Jay Prakash Gupta (), also referred to as Jay Prakash Anand or popularly JP Gupta, is a Nepalese politician and former member of the Madhesi Jana Adhikar Forum, Nepal(Republican) party. He born in Saptari District, Nepal. Before joining forum, he was a member of Nepali Congress. His political career was going very well from this party but he left the party during Madhesh movement. He is presently running Terai Madhesh Rastriya Abhiyan.

Political career 
Gupta, once an influential leader of a time in Nepali Congress left the party claiming the party was not seriously listening to voice and demand of madhesh during the Madhesh Movement. He was not the alone to do so. Infleuential leaders including Mahantha Thakur, Bijay Kumar Gachhadar and Sarad Singh Bhandari had also left the party with similar voice. After this, he joined Madheshi Janadhikar Forum. Due to difference in political vision, the party was divided and hence Gupta joined Madheshi Janadhikar Forum(Republican).

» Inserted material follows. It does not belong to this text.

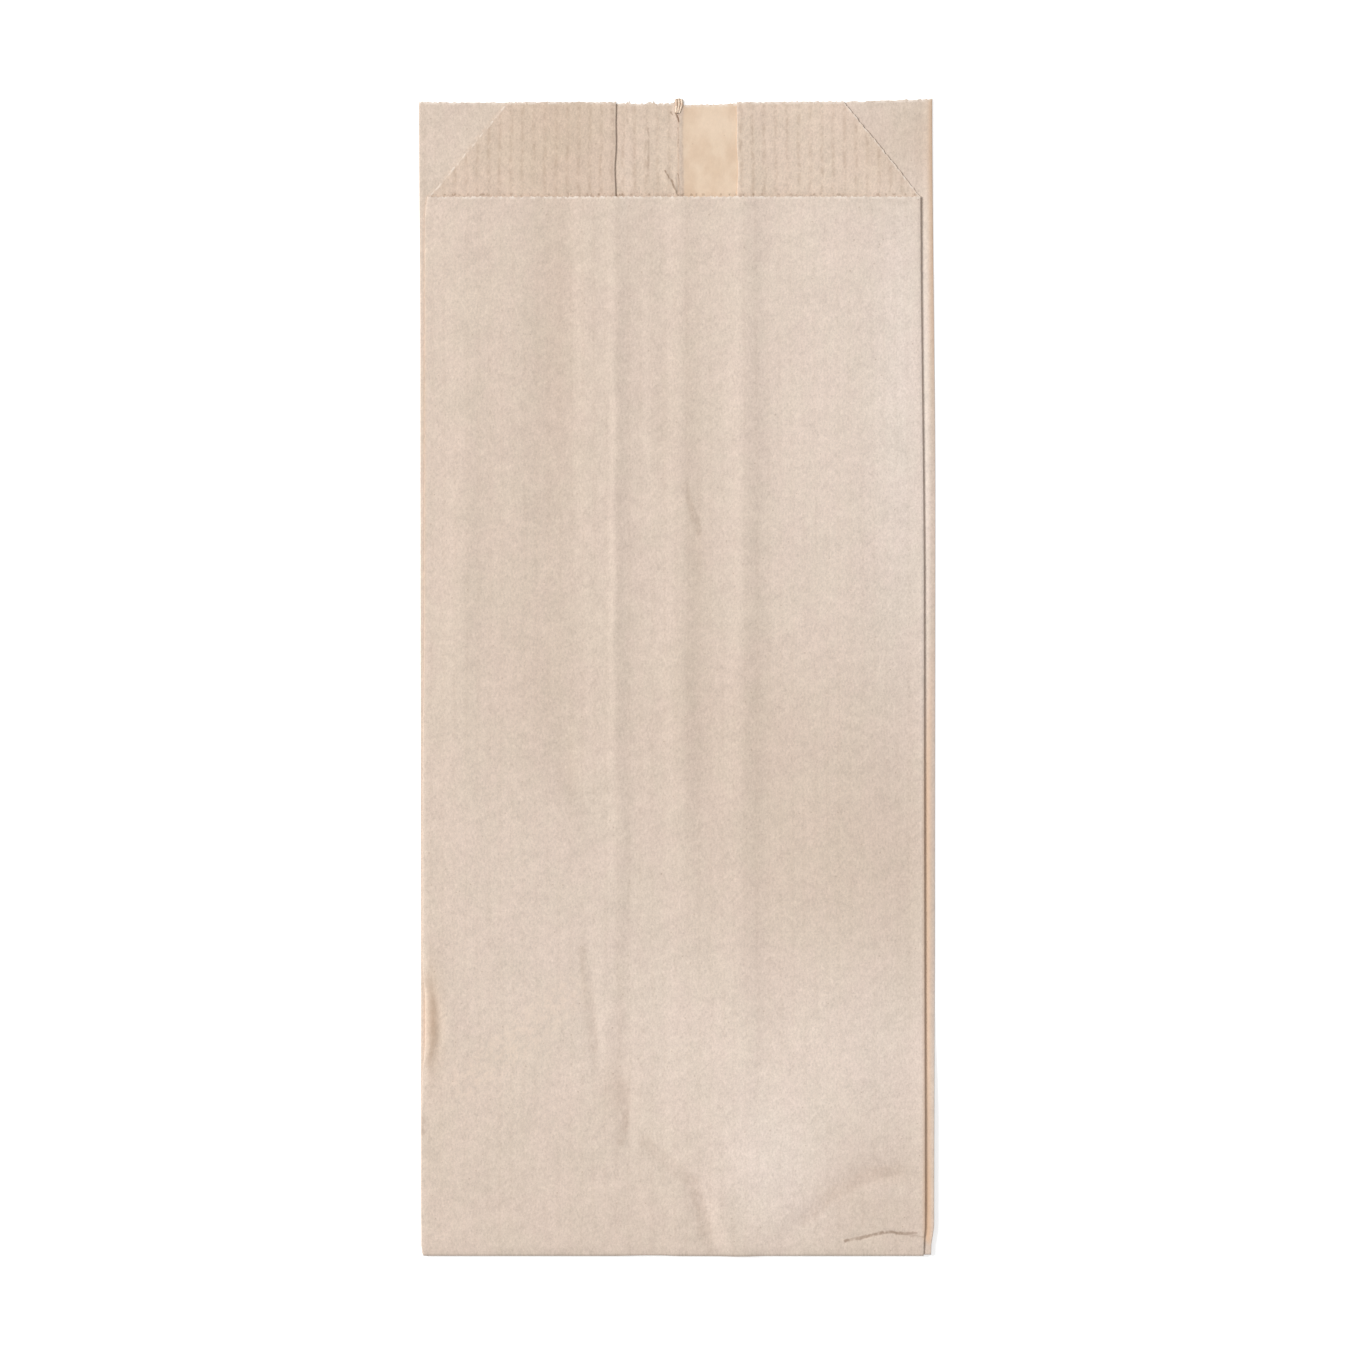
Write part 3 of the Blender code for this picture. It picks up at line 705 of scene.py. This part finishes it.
def mixed(nodes, links, share, first, second):
    """Two colours mixed by a share."""
    node = nodes.new("ShaderNodeMix")
    node.data_type = "RGBA"
    links.new(share, node.inputs["Factor"])
    for name, colour in (("A", first), ("B", second)):
        socket = next(s for s in node.inputs if s.name == name and s.type == "RGBA")
        if isinstance(colour, tuple):
            socket.default_value = colour
        else:
            links.new(colour, socket)
    return next(s for s in node.outputs if s.type == "RGBA")


def multiplied(nodes, links, colour, tint):
    """A colour multiplied by a tint."""
    node = nodes.new("ShaderNodeVectorMath")
    node.operation = "MULTIPLY"
    links.new(colour, node.inputs[0])
    links.new(tint, node.inputs[1])
    return node.outputs["Vector"]


def shade(colour, factor):
    """A colour made lighter or darker by a factor."""
    return tuple(min(part * factor, 1.0) for part in colour[:3]) + (1.0,)


def stored(nodes, name):
    """A value kept on the web's points."""
    node = nodes.new("ShaderNodeAttribute")
    node.attribute_name = name
    return node.outputs["Fac"]


def pulp_colour(nodes, links, place, body, contrast, fleck, mottle):
    """The body colour made darker and lighter by the contrast, along a sum of fleck, mottle and patch,
    then tinted in broad spots and multiplied by one plus the stored painted light and shade times a share a
    percent."""
    patch = noise(nodes, links, place, 120.0, detail=2.0, rough=0.5)
    tone = total(nodes, links, product(nodes, links, fleck, 0.64), product(nodes, links, mottle, 0.86))
    tone = total(nodes, links, tone, product(nodes, links, patch, 0.28))
    tone = mapped(nodes, links, tone, 1.02, 2.04, 0.0, 1.0, "LINEAR")
    colour = mixed(nodes, links, tone, shade(body, 1.0 - contrast), shade(body, 1.0 + contrast))
    tint = noise(nodes, links, place, 85.0, (1.0, 0.7, 1.0), 0.4, 5.0, 0.68)
    tint = mapped(nodes, links, tint, 0.36, 0.64, 0.0, 1.0)
    colour = multiplied(nodes, links, colour, mixed(nodes, links, tint, greener_pulp, pinker_pulp))
    painted_light_factor = nodes.new("ShaderNodeVectorMath")
    painted_light_factor.operation = "MULTIPLY_ADD"
    links.new(stored(nodes, "painted_light"), painted_light_factor.inputs[0])
    painted_light_factor.inputs[1].default_value = painted_light_tint_per_percent
    painted_light_factor.inputs[2].default_value = (1.0, 1.0, 1.0)
    return multiplied(nodes, links, colour, painted_light_factor.outputs["Vector"])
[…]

Gupta had won 1994 and 1999 election from Saptari-1 from Nepali Congress ticket and was once an influential leader of the party and area. In 2008, he won in the First Constituent Assembly Election and became a CA member. Following this, he became Minister  for Agriculture and Cooperatives in the first Dahal Cabinet as a part of agreement between forum and CPN(Maoist).

He had previously been sworn five times as Minister between 2054 and 2059, once as state minister and four times as cabinet minister as Minister for Communication and Information. While he was in Baburam Bhattarai cabinet, he was proven accused in the case of abuse of authority and had to stay in jail for 18 months. This is the single case in Nepal when a sitting minister was jailed. At various point of time, he said it was as per a plan to destroy his political career by some people who were unhappy with his steps and were jealous of his achievements.After about 13 months of life in prison, he got released on 21 February 2012.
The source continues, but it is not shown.